Graphique 2 : Hausses de taux et variations des taux du marché monétaire sécurisé entre juillet et novembre 2022 (%)
Source: BCE, Money Market Statistical Reporting (MMSR), Bloomberg.

La pénurie de collatéral pourrait expliquer la différence de transmission

Une opération de repo peut être motivée par l’emprunt de liquidités, mais aussi par l’emprunt d’un titre spécifique en collatéral (Arrata et al. (2020)). Aussi, les taux repo sont affectés par la relative rareté des actifs de haute qualité, et reflètent l’offre et la demande relatives sur le marché de l’emprunt d’obligations, telles que les obligations d'État françaises et allemandes.

La demande de collatéral le plus sûr pourrait s’être renforcée en septembre pour plusieurs raisons. Ainsi, selon Lane (2022), certaines agences gouvernementales ont pu vouloir réorienter des fonds vers le marché repo, en dépit d’un changement technique rendant plus intéressante la rémunération de leurs dépôts auprès de l’Eurosystème, comme annoncé le 8 septembre 2022.

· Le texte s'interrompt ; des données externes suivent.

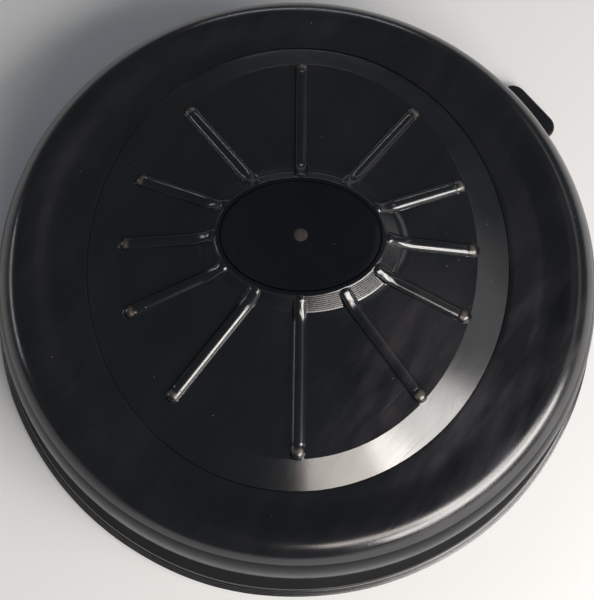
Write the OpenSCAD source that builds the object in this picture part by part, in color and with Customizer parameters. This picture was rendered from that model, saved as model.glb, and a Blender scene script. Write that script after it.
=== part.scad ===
// Round kayak hatch: a soft rubber cover with a stiff ribbed centre, snapped over its deck ring.
// Millimetres, +Z up. The origin is the centre of the gasket's underside, where the hatch meets the deck.
// +Y points to the far end of the long axis of the oval panel.

/* [Deck ring] */
// Clear diameter of the hatch opening, inside the neck
opening_d = 238; // [190:2:290]
// Wall of the neck
neck_t = 3.5; // [2.5:0.5:5]
// Height of the neck above the flange
neck_h = 37; // [30:0.5:46]
// Thickness of the flange
flange_t = 3; // [2:0.5:5]
// Width of the flange outside the neck
flange_w = 10.5; // [8:0.5:14]
// Radius of the round bead round the outside of the neck
bead_r = 4.2; // [3.4:0.2:5.2]
// Height of the bead's centre above the top of the flange
bead_rise = 21.5; // [17:0.5:27]
// Number of fixing holes in the flange
fixing_count = 8; // [4:1:12]
// Diameter of a fixing hole
fixing_d = 4.5; // [3:0.5:5.5]
// Thickness of the gasket under the flange
gasket_t = 2; // [1:0.5:4]

/* [Cover rim] */
// Wall of the rubber rim
rubber_t = 3.2; // [2.6:0.2:4]
// Width of the broad roll round the cover, from its crown out to the rolled edge
roll_w = 16; // [12:0.5:20]
// How far the roll's crown stands up above the flat brim
roll_rise = 2.8; // [0.5:0.1:3.6]
// How far the rolled edge stands out past the skirt's waist
edge_proud = 2.2; // [1:0.1:3]
// How far the skirt's bottom edge stands out past the flange
skirt_over = 6; // [5.5:0.5:12]
// Gap between the skirt's bottom edge and the deck
deck_gap = 1; // [0.5:0.5:3]
// Number of fine grip ridges round the bottom of the skirt
grip_count = 4; // [2:1:5]
// Spacing of the grip ridges along the skirt
grip_pitch = 1.3; // [1:0.1:1.6]
// Depth of the inner lip below the groove's roof
lip_depth = 18; // [10:1:22]
// Thickness of the sponge seal in the groove's roof
seal_t = 2.2; // [1.6:0.2:3.2]
// Free gap between the cover and the ring, all round
snap_gap = 0.4; // [0.3:0.1:1]

/* [Centre panel] */
// Width of the brim beside the oval panel, from the rolled edge in to the band's foot, along X
brim_side_w = 43.1; // [34:0.1:54]
// Width of the brim at the ends of the oval panel, along Y
brim_end_w = 33.1; // [27:0.1:42]
// Run of the sloping band at the oval's sides
band_run_side = 13.8; // [10:0.1:18]
// Run of the sloping band at the oval's ends
band_run_end = 11; // [8:0.1:15]
// Turn of the oval panel about Z, in degrees
panel_turn = -4; // [-10:0.5:10]
// Width of the centre boss at its foot, across X
boss_w = 84.6; // [66:0.2:104]
// Length of the centre boss at its foot, along Y
boss_l = 62.4; // [50:0.2:78]
// Width of the badge plate's seat on the boss, across X
plate_w = 68.8; // [56:0.2:80]
// Length of the badge plate's seat on the boss, along Y
plate_l = 50.8; // [40:0.2:60]
// Rise of the sloping band
band_rise = 5.8; // [4:0.1:9]
// Rise of the ribbed panel from its edge to the boss
panel_rise = 8.1; // [5:0.1:14]
// Rise of the boss wall
boss_rise = 7; // [5:0.1:11]
// Upright thickness of the panel
panel_t = 3; // [2:0.2:4]
// Gap between the bonding flange under the brim and the inner lip
bond_gap = 4; // [2:0.5:6]
// Thickness of the bonding flange
bond_t = 2; // [1.2:0.2:3]
// Thickness of the badge plate
badge_t = 1.6; // [1:0.2:2.4]
// How far the badge plate stands out of its seat
badge_proud = 0.4; // [0.2:0.2:0.8]
// Thickness of the backing disc
backing_t = 2.5; // [1.5:0.5:4]

/* [Ribs] */
// Number of ribs on the panel
rib_count = 12; // [6:1:18]
// Radius of a rib's round back
rib_r = 2.9; // [2:0.1:3.6]
// How far a rib's axis lies under the surface
rib_sink = 0.6; // [0.3:0.1:1]

/* [Pull tab] */
// Direction of the pull tab about Z, in degrees from +X
tab_turn = 39; // [0:1:360]
// How far the tab stands out past its hinge line
tab_reach = 13.4; // [10:0.1:20]
// Width of the tab at its root
tab_root_w = 40; // [34:1:48]
// Width of the tab at its tip
tab_tip_w = 34; // [24:1:40]
// Thickness of the tab
tab_t = 4; // [3:0.2:5]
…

D’autres facteurs avancés dans la littérature économique pour expliquer une transmission imparfaite ont trait à des questions de concurrence et de segmentation sur le marché repo (Eisenschmidt et al. (2022) et Ballensiefen et al. (2020)).

À ce stade, la différence significative de comportement des marchés non sécurisé et sécurisé suggère que la transmission modérée constatée sur le marché repo peut probablement être attribuée à une pénurie de collatéral. À cet égard, au moins trois mesures pourraient atténuer ce phénomène :

     - la facilité de prêt de titres de l’Eurosystème, via laquelle la BCE et les banques centrales nationales prêtent aux intervenants du marché les obligations acquises dans le cadre des programmes d’achats d’actifs. Le 10 novembre, le montant maximal des titres pouvant être empruntés auprès de l’Eurosystème contre des liquidités a été relevé de 150 à 250 milliards d’euros ;

     - la décision de l’agence de la dette allemande (Finanzagentur) de prêter un montant plus important d’obligations allemandes sur le marché ;

     - le prochain remboursement des opérations TLTRO, qui devrait libérer du collatéral.